Birçok kimyasal maddenin, kadınlarda daha düşük doz ve sürede daha ağır sağlık sorunlarına yol açtığına dikkati çeken Akdur, şunları kaydetti: ”Kadınların, düzenli menstürasyon görmesi, gebelik ve loğusalık yaşaması, menopozu erkeklerin andropozuna göre çok daha ağır geçirmesi gibi birçok nedenler, iş ortamlarında erkeklerden hem daha ağır hem de daha farklı sağlık ve güvenlik riskleri ile karşılaşmalarına yol açar. Bundan ötürü de başta kadın işçilerin kendisi, işyeri hekimleri, sendikalar ve işverenler bu konuyu kesinlikle ihmal etmemelidir.

Ev, annelik ve iş üçgeni arasında yaşadıkları sorumluluk ve stres nedeniyle bir yandan dikkati daha dağınık olan kadın çalışanın, bu nedenlerle yoğun baş ağrısı ve anksiyete yaşadığının altını çizen Akdur, çalışan annenin bu anneliğini en rahat yaşaması ve annelik anksiyetesinin düşürülebilmesi için işyeri kreşinin sağlanması gerektiğini belirtti.

ÇALIŞAN KADIN MOBBİNG VE ŞİDDET MAĞDURU

Sağlık-Sen’in yaptığı araştırmaya göre, ”Aylık kazancınızın büyük kısmını ne için harcıyorsunuz” sorusuna kadınların yüzde 50,7′si ailesinin geçimi için, yalnızca yüzde 10,9′u kendi ihtiyaçları ve sosyal faaliyetler için harcadığını söyledi.

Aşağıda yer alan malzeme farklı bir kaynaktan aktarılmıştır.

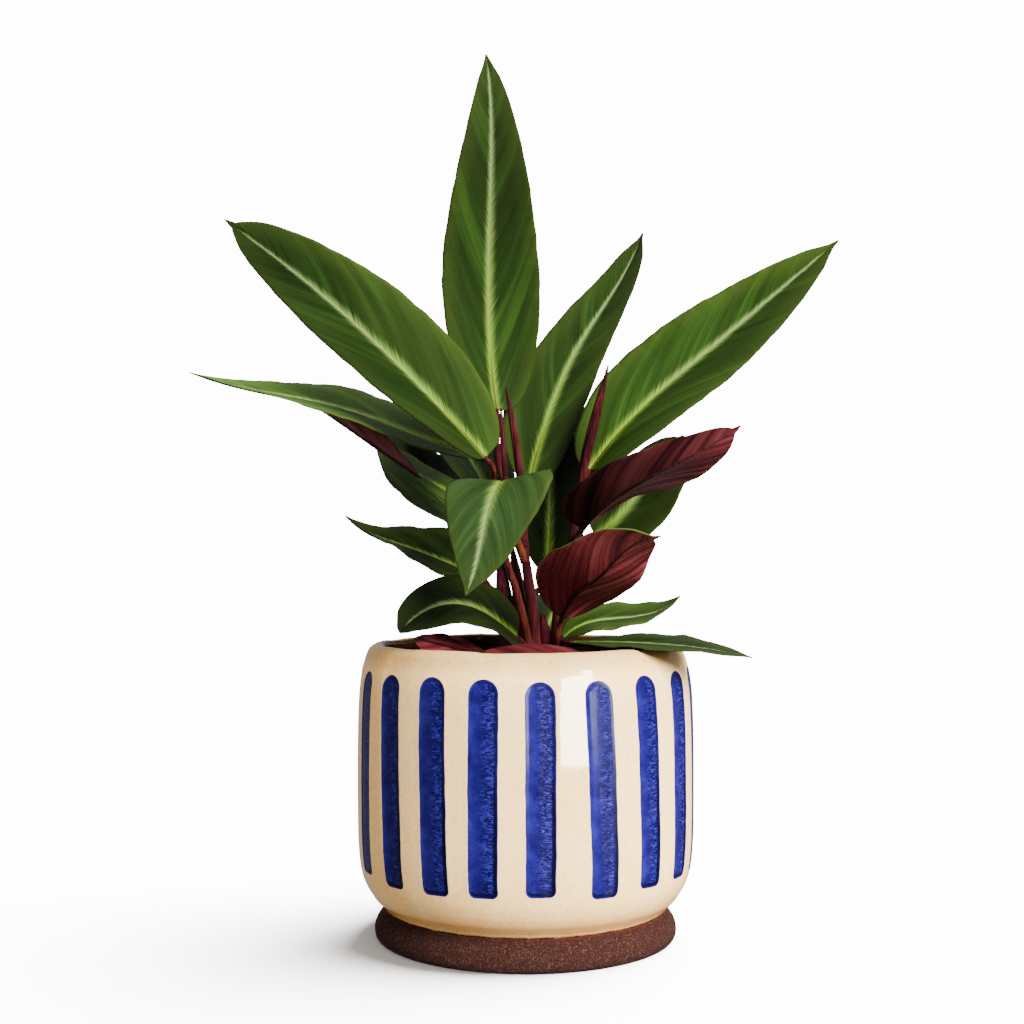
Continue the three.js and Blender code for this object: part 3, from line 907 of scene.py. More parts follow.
@dataclass(frozen=True)
class FormedPolypropylene:
    """Thin black plastic of a nursery pot, vacuum formed. Its scuffs' length is in mm."""

    black: str = "#17161c"
    hollow: str = "#0f0e13"
    scuff: str = "#2d2b35"
    scuff_length: float = 4.1667

    def material(self) -> Material:
        """Gives the plastic its dull gloss and scuffs.

        Returns:
            The material.
        """
        # Formed sheet is even in colour, half matt, with faint grey scuffs from handling.
        material, tree, shader = new_material("formed_polypropylene_black")
        place = add_node(tree, "ShaderNodeTexCoord").outputs["Object"]
        scuff = add_node(
            tree, "ShaderNodeTexNoise",
            {"Scale": scale_of(self.scuff_length), "Detail": 6.0, "Roughness": 0.7},
            {"Vector": place})
        colour = add_node(
            tree, "ShaderNodeValToRGB",
            {"stops": [(0.35, self.hollow), (0.6, self.black), (0.78, self.scuff)]},
            {0: scuff.outputs["Fac"]})
        rough = add_node(
            tree, "ShaderNodeMapRange", {"To Min": 0.35, "To Max": 0.65},
            {"Value": scuff.outputs["Fac"]})
        tree.links.new(colour.outputs[0], shader.inputs["Base Color"])
        tree.links.new(rough.outputs[0], shader.inputs["Roughness"])
        shader.inputs["IOR"].default_value = 1.49
        return material


@dataclass(frozen=True)
class PeatMix:
    """Moist peat with bark fibre, as potting soil is. Its clods' size is in mm."""

    wet: str = "#0c0806"
    brown: str = "#1f150f"
    bark: str = "#402c1f"
    fibre: str = "#66503b"
    clod: float = 2.0

    def material(self) -> Material:
        """Mixes dark peat and lighter fibres.

        Returns:
            The material.
        """
        # Peat is matt and nearly black when moist, with brown fibres between its clods.
        material, tree, shader = new_material("moist_peat")
        place = add_node(tree, "ShaderNodeTexCoord").outputs["Object"]
        grain = add_node(
            tree, "ShaderNodeTexNoise",
            {"Scale": scale_of(self.clod), "Detail": 6.0, "Roughness": 0.75}, {"Vector": place})
        colour = add_node(
            tree, "ShaderNodeValToRGB",
            {"stops": [(0.32, self.wet), (0.5, self.brown), (0.66, self.bark),
                       (0.8, self.fibre)]},
            {0: grain.outputs["Fac"]})
        bump = add_node(
            tree, "ShaderNodeBump", {"Strength": 0.9, "Distance": 0.0012},
            {"Height": grain.outputs["Fac"]})
        tree.links.new(colour.outputs[0], shader.inputs["Base Color"])
        tree.links.new(bump.outputs[0], shader.inputs["Normal"])
        shader.inputs["Roughness"].default_value = 0.95
        return material


@dataclass(frozen=True)
class ExpandedPerlite:
    """White grains of puffed volcanic glass in the soil. Their stains' size is in mm."""

    white: str = "#c9c2b2"
    peaty: str = "#71624f"
    stain: float = 1.1111

    def material(self) -> Material:
        """Dusts the white grains with peat.

        Returns:
            The material.
        """
        # Perlite is chalky and white, stained in spots by the wet peat that it lies in.
        material, tree, shader = new_material("expanded_perlite")
        place = add_node(tree, "ShaderNodeTexCoord").outputs["Object"]
        stain = add_node(
            tree, "ShaderNodeTexNoise", {"Scale": scale_of(self.stain), "Detail": 3.0},
            {"Vector": place})
        colour = add_node(
            tree, "ShaderNodeValToRGB", {"stops": [(0.35, self.peaty), (0.55, self.white)]},
            {0: stain.outputs["Fac"]})
        tree.links.new(colour.outputs[0], shader.inputs["Base Color"])
        shader.inputs["Roughness"].default_value = 0.9
        return material


@dataclass(frozen=True)
class SeamlessPaper:
    """White background paper under the pot. The pitch of its tooth is in mm."""

    white: str = "#fbfbfb"
    shade: str = "#f8f8f8"
    tooth: float = 33.333

    def material(self) -> Material:
        """Gives the paper a faint tooth.

        Returns:
            The material.
        """
        # Studio paper is matt. Its fibre is too fine to see, so its tooth is drawn much
        # wider than it is, as a slight unevenness.
        material, tree, shader = new_material("seamless_paper")
        place = add_node(tree, "ShaderNodeTexCoord").outputs["Object"]
        tooth = add_node(
            tree, "ShaderNodeTexNoise", {"Scale": scale_of(self.tooth), "Detail": 3.0},
            {"Vector": place})
        colour = add_node(
            tree, "ShaderNodeValToRGB", {"stops": [(0.3, self.shade), (0.7, self.white)]},
            {0: tooth.outputs["Fac"]})
        tree.links.new(colour.outputs[0], shader.inputs["Base Color"])
        shader.inputs["Roughness"].default_value = 0.9
        shader.inputs["Specular IOR Level"].default_value = 0.1
        return material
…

Oranların medeni duruma göre değiştiği araştırmada, kazançlarının tamamını ailesinin geçimi için harcadığını belirten evli kadınlardaki oran ise yüzde 60.

”Türkiye’de cinsiyete dayalı bir ayrımcılık olduğunu düşünüyor musunuz” sorusuna kadınların yüzde 79,3 oranında evet cevabını verirken, ”Çalıştığım kurumda cinsiyete dayalı ayrımcılık var mıdır” sorusuna ise kısmen katılıyorum seçeneğiyle yüzde 43,6 oranında katıldıkları gözlendi.

Kadınların Yüzde 79,4′ünün Sosyal Hayatı Yok

Sağlık çalışanı kadınlar, yaşadıkları cinsiyet ayrımcılığının kendilerine nasıl yansıdığının sorulması üzerine, ”Cinsiyetler arası eşitsizlik, ekonomik ve sosyal olarak kadını yoksullaştırmakta mıdır” sorusuna yüzde 73,2′si kısmen veya tamamen katıldıklarını belirtti.

Kadınlara, ev ve iş hayatının yoğunluğu yüzünden sosyal hayatının yok olduğunu söyleyen kadınların oranı yüzde 79,4 olarak hesaplandı.

”Ev ve iş hayatının yoruculuğundan kendisini psikolojik ve fiziksel olarak yıpranmış hisseden” kadınların oranı yüzde 85,8, ”iş hayatının yoğunluğu yüzünden ailesine yeteri kadar zaman ayıramayan” kadınların oranı yüzde 78,8 ve ”Kendisine yeterince zaman ayıramayanların” oranı da yüzde 85,2 çıktı.